## Work to do:
The required output is the exact run of lines from the line containing "const hanger = new THREE.Group();" to the line containing "obj.matrix_world = world", inclusive, and nothing besides.

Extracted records
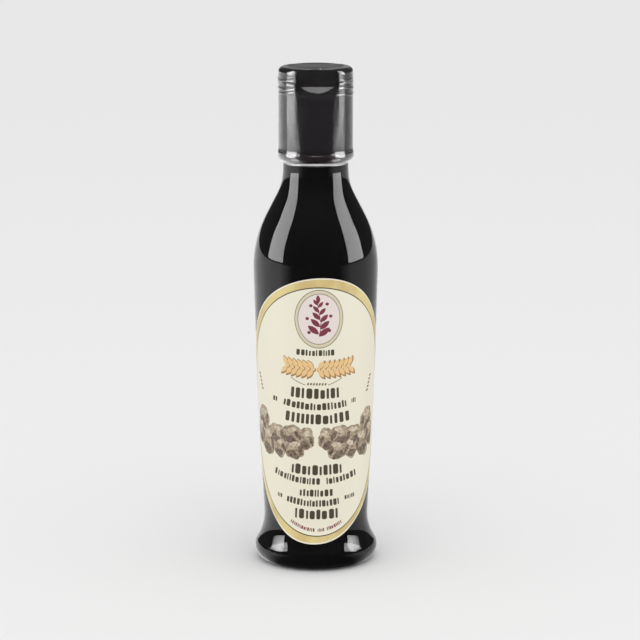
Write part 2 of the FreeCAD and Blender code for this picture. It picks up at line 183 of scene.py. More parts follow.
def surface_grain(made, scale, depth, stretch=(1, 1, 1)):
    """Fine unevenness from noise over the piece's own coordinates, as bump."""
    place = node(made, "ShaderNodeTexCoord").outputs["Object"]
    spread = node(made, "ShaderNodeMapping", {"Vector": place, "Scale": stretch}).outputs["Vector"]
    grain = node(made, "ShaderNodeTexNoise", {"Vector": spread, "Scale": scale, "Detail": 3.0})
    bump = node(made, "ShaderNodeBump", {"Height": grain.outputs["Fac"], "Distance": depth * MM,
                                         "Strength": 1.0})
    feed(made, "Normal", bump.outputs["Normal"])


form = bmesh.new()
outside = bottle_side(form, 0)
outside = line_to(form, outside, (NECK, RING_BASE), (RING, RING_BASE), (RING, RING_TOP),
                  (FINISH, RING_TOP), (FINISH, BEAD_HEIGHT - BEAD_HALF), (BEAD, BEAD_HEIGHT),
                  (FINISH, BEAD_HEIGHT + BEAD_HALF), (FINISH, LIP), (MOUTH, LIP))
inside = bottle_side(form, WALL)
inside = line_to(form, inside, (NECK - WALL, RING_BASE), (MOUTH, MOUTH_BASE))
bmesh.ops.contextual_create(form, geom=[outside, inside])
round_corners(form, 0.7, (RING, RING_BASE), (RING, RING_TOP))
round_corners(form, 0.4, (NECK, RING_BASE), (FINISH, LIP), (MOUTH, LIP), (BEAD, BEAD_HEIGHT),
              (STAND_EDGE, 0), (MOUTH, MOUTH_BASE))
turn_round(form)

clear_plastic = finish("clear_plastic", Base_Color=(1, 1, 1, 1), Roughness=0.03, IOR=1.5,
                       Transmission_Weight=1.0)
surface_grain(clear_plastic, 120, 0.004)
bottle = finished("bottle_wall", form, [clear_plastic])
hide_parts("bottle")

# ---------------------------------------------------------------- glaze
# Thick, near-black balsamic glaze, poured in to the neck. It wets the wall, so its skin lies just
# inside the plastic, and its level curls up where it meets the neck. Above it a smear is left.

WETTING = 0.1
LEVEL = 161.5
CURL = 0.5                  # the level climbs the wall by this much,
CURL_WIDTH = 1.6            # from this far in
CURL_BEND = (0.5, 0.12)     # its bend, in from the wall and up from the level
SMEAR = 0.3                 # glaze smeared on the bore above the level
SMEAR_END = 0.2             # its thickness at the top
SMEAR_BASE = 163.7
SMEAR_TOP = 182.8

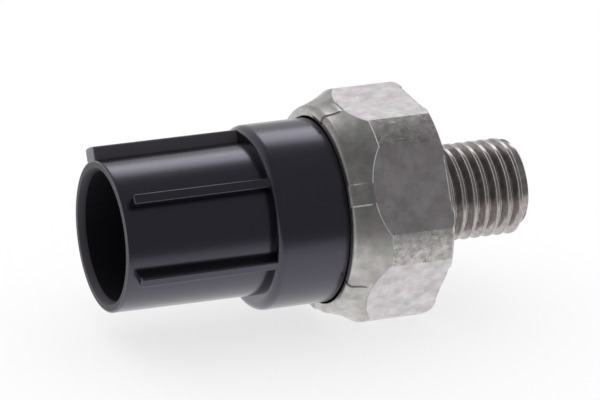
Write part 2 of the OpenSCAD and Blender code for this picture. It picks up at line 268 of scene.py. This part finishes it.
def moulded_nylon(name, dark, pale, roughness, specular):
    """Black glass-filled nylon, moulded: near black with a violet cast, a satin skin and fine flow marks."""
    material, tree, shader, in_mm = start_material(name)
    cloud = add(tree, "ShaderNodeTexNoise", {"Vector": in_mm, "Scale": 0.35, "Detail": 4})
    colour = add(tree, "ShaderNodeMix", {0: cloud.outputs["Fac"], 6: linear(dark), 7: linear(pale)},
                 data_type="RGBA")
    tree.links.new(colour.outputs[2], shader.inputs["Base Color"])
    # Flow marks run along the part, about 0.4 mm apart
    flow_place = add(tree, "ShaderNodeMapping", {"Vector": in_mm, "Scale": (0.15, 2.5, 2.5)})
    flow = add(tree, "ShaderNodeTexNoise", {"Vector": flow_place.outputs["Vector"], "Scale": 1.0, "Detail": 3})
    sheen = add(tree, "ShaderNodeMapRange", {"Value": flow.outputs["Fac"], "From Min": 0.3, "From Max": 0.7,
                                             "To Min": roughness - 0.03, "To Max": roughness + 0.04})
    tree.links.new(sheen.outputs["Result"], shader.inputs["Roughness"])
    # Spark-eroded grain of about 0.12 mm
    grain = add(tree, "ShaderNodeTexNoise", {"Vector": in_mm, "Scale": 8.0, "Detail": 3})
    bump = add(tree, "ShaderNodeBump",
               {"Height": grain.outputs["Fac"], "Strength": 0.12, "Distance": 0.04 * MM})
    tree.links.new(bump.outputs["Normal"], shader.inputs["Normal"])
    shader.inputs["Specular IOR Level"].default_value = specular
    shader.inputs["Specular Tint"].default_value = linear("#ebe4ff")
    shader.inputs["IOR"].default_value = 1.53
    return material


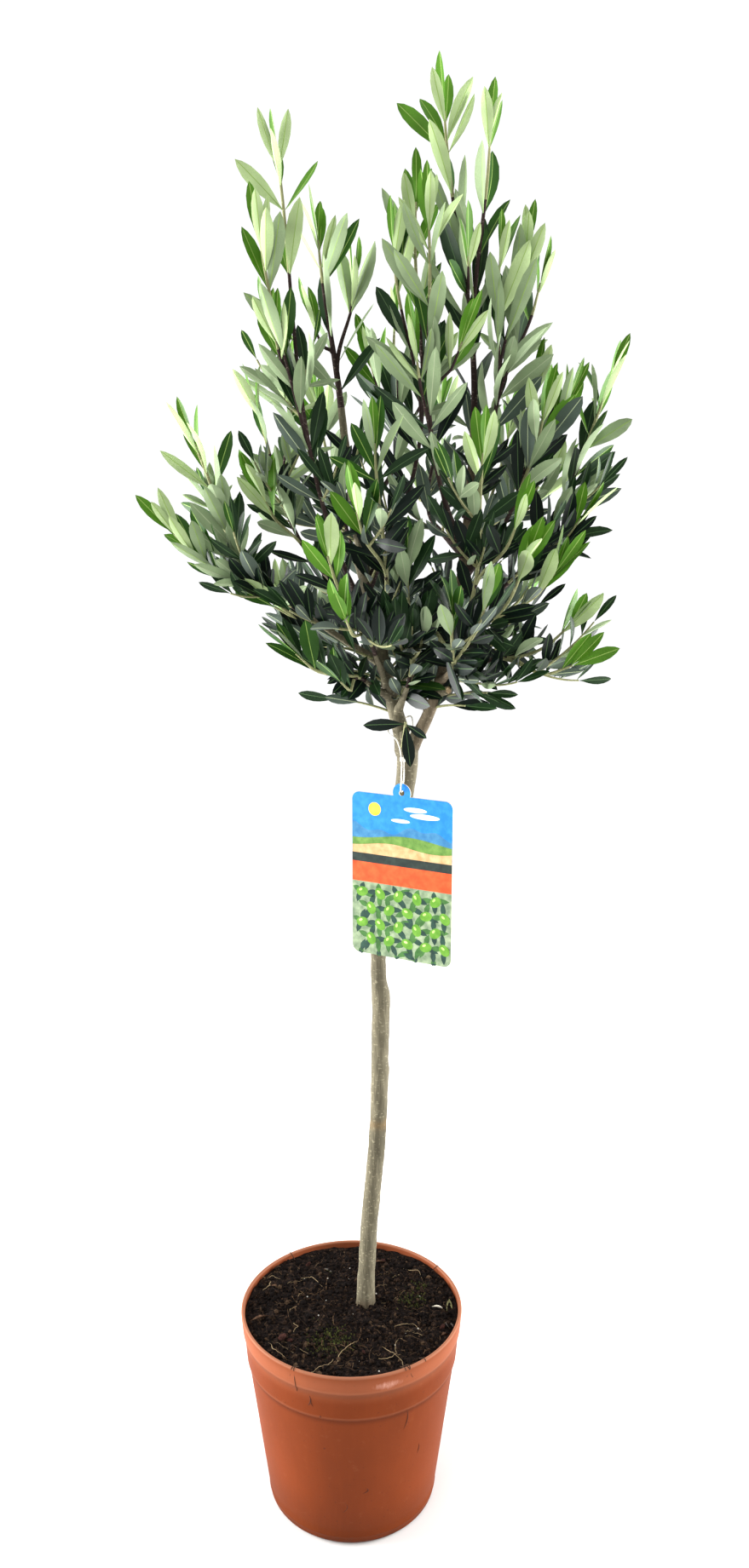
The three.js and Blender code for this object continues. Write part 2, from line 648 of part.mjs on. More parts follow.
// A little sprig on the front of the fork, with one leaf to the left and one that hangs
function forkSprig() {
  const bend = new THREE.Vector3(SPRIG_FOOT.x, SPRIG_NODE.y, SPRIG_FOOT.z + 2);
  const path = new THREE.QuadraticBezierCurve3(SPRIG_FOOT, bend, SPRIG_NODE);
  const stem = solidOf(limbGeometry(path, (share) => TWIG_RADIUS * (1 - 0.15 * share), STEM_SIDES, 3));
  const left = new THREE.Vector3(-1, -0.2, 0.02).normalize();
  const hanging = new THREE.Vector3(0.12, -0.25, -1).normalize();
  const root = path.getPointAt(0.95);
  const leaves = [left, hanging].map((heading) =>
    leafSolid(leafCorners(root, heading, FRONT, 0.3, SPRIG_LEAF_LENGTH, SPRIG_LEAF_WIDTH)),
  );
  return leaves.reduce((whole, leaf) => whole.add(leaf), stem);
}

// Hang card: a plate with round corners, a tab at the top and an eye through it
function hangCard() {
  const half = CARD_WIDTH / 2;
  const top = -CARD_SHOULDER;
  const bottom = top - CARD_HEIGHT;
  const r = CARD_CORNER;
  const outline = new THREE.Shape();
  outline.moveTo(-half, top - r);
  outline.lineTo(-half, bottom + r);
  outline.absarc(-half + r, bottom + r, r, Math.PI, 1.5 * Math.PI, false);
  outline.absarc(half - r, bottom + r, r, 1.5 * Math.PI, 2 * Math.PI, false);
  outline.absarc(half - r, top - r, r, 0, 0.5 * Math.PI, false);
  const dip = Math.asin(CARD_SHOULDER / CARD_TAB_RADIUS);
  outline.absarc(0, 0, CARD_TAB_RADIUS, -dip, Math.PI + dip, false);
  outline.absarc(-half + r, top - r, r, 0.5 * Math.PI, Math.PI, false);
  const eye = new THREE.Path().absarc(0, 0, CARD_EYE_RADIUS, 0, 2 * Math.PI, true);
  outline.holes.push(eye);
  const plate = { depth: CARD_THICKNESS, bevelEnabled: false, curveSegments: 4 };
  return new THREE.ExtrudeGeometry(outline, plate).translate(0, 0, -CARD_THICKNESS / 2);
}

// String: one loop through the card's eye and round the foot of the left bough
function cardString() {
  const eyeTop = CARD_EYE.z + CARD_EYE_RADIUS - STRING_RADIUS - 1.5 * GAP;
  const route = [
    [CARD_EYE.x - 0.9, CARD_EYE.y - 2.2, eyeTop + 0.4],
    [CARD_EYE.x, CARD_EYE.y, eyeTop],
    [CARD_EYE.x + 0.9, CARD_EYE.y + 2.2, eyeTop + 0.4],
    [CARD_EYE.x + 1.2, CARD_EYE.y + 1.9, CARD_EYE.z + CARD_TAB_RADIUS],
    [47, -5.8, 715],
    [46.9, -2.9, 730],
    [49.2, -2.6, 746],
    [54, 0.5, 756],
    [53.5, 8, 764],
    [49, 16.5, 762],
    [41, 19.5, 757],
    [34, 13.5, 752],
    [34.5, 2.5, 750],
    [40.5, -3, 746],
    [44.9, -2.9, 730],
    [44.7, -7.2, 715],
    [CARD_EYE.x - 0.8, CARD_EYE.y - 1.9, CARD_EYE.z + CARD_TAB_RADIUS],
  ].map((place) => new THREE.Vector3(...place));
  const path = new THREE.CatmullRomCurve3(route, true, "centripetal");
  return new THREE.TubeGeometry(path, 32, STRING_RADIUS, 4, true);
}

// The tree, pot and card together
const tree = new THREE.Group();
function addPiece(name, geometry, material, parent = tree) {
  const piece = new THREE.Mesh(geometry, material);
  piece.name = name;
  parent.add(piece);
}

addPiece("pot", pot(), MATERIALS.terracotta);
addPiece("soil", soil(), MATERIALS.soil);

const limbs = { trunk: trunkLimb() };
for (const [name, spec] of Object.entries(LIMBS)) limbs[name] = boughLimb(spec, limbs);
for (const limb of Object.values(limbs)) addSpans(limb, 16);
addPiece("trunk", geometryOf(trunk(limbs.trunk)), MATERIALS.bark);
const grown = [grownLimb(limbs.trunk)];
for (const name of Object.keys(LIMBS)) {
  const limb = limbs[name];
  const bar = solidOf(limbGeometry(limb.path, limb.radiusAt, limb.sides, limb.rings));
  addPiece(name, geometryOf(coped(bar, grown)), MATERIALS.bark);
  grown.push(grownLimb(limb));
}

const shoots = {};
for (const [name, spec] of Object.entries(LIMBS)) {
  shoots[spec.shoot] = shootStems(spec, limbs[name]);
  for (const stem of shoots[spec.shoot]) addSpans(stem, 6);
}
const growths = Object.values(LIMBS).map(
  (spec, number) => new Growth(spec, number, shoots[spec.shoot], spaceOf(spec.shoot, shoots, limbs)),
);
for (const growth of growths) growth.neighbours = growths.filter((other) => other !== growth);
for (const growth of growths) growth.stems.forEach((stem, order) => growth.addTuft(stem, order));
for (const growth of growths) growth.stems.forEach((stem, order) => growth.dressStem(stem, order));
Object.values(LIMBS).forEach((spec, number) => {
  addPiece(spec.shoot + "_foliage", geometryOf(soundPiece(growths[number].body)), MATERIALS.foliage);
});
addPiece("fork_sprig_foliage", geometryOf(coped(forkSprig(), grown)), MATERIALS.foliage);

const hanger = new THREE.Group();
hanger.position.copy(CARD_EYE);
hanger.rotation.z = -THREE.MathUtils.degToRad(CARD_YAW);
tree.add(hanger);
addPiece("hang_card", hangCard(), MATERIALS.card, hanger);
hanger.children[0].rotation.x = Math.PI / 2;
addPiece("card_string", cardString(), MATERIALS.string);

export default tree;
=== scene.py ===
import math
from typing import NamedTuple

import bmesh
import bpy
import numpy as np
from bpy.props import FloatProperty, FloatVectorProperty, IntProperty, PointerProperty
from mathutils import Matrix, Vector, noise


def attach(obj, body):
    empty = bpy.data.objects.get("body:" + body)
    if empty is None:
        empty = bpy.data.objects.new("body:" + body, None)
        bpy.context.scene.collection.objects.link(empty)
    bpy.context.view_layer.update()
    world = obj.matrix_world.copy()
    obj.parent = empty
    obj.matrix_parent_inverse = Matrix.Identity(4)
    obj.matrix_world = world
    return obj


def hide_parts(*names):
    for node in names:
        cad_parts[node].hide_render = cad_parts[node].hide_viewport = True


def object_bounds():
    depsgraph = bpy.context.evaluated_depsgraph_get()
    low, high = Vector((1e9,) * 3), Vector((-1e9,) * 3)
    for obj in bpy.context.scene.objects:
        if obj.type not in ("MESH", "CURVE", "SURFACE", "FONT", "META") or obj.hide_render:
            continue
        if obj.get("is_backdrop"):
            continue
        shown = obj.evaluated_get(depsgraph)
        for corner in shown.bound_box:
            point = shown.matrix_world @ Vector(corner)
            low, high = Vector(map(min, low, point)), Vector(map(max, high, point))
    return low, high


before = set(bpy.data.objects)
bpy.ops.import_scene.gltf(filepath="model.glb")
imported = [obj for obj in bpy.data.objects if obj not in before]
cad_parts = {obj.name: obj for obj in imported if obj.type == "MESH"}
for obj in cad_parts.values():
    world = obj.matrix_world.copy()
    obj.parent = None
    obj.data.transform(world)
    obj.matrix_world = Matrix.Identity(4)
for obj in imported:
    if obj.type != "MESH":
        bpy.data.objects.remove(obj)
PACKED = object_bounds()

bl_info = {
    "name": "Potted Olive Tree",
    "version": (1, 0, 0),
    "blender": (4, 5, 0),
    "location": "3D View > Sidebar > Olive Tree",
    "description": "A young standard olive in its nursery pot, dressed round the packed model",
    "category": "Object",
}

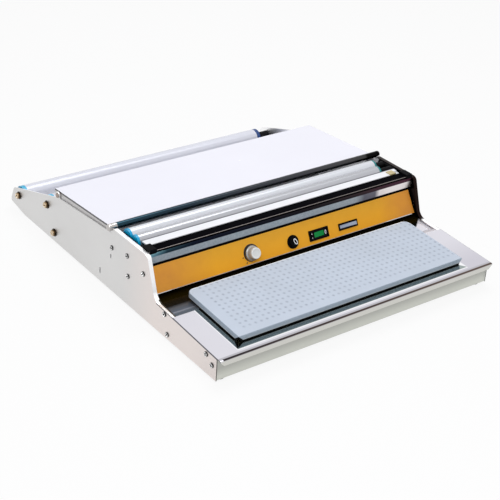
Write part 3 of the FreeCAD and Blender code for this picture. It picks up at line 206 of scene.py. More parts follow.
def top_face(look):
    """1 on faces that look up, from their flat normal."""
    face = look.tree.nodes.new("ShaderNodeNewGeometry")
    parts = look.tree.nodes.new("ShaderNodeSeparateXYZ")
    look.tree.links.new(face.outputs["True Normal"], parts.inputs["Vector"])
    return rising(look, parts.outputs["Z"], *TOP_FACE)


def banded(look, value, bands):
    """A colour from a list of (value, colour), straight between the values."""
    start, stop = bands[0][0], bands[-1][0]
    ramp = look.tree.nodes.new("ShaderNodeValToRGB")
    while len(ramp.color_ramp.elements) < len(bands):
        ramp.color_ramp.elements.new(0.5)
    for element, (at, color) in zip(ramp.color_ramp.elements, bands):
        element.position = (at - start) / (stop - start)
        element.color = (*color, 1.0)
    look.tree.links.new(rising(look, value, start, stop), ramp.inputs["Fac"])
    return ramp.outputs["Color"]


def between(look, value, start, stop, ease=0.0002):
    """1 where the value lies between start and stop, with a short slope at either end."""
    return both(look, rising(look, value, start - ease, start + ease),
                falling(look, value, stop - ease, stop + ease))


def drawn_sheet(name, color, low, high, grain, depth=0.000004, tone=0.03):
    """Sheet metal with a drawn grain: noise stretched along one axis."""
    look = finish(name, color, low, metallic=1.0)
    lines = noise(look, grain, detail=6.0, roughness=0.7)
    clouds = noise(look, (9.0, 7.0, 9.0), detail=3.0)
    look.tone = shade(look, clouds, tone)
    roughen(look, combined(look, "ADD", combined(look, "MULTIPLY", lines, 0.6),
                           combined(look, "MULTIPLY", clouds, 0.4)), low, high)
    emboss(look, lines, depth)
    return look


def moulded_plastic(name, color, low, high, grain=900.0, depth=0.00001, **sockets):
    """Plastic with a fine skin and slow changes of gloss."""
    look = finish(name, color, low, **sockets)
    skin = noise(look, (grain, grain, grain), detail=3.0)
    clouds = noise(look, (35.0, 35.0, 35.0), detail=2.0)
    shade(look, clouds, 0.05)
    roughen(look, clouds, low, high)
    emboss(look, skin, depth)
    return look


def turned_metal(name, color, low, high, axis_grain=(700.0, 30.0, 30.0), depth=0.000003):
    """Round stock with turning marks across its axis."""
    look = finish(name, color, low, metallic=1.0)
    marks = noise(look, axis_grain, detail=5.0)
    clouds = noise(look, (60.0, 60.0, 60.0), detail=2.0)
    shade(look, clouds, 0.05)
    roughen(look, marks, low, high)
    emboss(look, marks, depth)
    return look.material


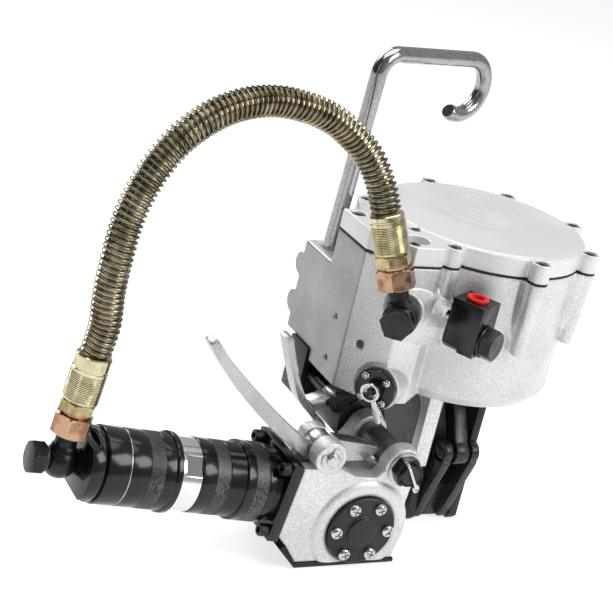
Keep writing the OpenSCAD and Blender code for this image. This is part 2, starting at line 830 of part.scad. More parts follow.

## Correct output:
const hanger = new THREE.Group();
hanger.position.copy(CARD_EYE);
hanger.rotation.z = -THREE.MathUtils.degToRad(CARD_YAW);
tree.add(hanger);
addPiece("hang_card", hangCard(), MATERIALS.card, hanger);
hanger.children[0].rotation.x = Math.PI / 2;
addPiece("card_string", cardString(), MATERIALS.string);

export default tree;
=== scene.py ===
import math
from typing import NamedTuple

import bmesh
import bpy
import numpy as np
from bpy.props import FloatProperty, FloatVectorProperty, IntProperty, PointerProperty
from mathutils import Matrix, Vector, noise


def attach(obj, body):
    empty = bpy.data.objects.get("body:" + body)
    if empty is None:
        empty = bpy.data.objects.new("body:" + body, None)
        bpy.context.scene.collection.objects.link(empty)
    bpy.context.view_layer.update()
    world = obj.matrix_world.copy()
    obj.parent = empty
    obj.matrix_parent_inverse = Matrix.Identity(4)
    obj.matrix_world = world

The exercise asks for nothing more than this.